The largest rally took place in the capital, Abuja. Oby Ezekwesili is a founder of Bring Back Our Girls group, a movement formed to campaign for the return of the Chibok schoolgirls.

“Our greatest pain as a movement is that our girls could have been found within the first couple of days of their abduction,” Ezekwesili told rally atendees. “We lost that opportunity and today here we are. Our Chibok girls will remain an open sore on the conscience of the nation, that when it mattered most many turned their backs on our Chibok girls.”

Many in Nigeria saw government inaction immediately following the mass abduction of the Chibok girls as a sign that the conflict in the country’s northeastern states was not a priority for President Goodluck Jonathan. He recently lost his bid for re-election, despite a last minute push to recover territory taken by the militants.
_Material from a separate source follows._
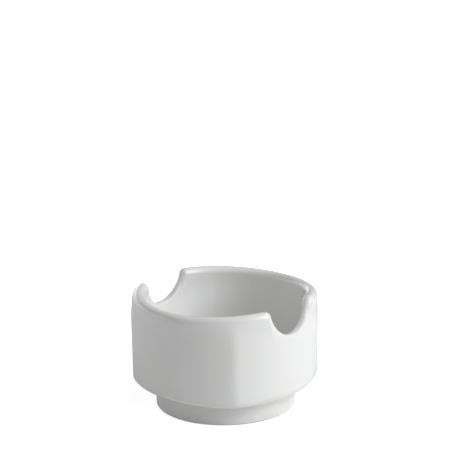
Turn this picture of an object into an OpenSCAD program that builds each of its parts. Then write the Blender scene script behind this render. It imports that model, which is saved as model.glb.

Internally displaced persons who fled Chibok in the wake of Boko Haram attacks in the area say even though the Nigerian military has chased the militants away, it is not yet safe to return home.

“For us, it is evidently clear that the home is not safe for us,” says Maina Yahi, a displaced person from Chibok who is taking refuge in Lagos.”The government will not protect, us or perhaps cannot still protect us. So that is why we run this far. So if the government is telling the media that there is peace down Chibok no we disagree with that. There was an attack in the Chibok area and about three people were killed so home is not yet safe for us.”

He said the attack took place just last month, yet the government claims Chibok is now safe. At about the same time as the attack, federal workers laid a foundation stone to rebuild the destroyed school where the abduction occurred.

Yemisi Ransome Kuti, also of Bring Back Our Girls says security issues have to be addressed before urging Chibok’s displaced population to return home: “It is not enough to go and put a stone in a school in Chibok when there will be no children to occupy that school even if you build it. There needs to be more cohesion, more planned and joined up thinking about what to do about these girls and the communities that are being ravaged by the Boko Haram insurgency.”

Civilians from the northeastern states have paid the highest price for the government’s failure to react swiftly and successfully to Boko Haram’s offensive.

The rights group Amnesty International says Boko Haram has abducted more than two thousand women and girls in Nigeria in the last year and used scorched earth tactics to take over entire villages in the northeastern states.

President-elect Muhammadu Buhari has pledged to do more to address the conflict, but just what exactly remains to be seen.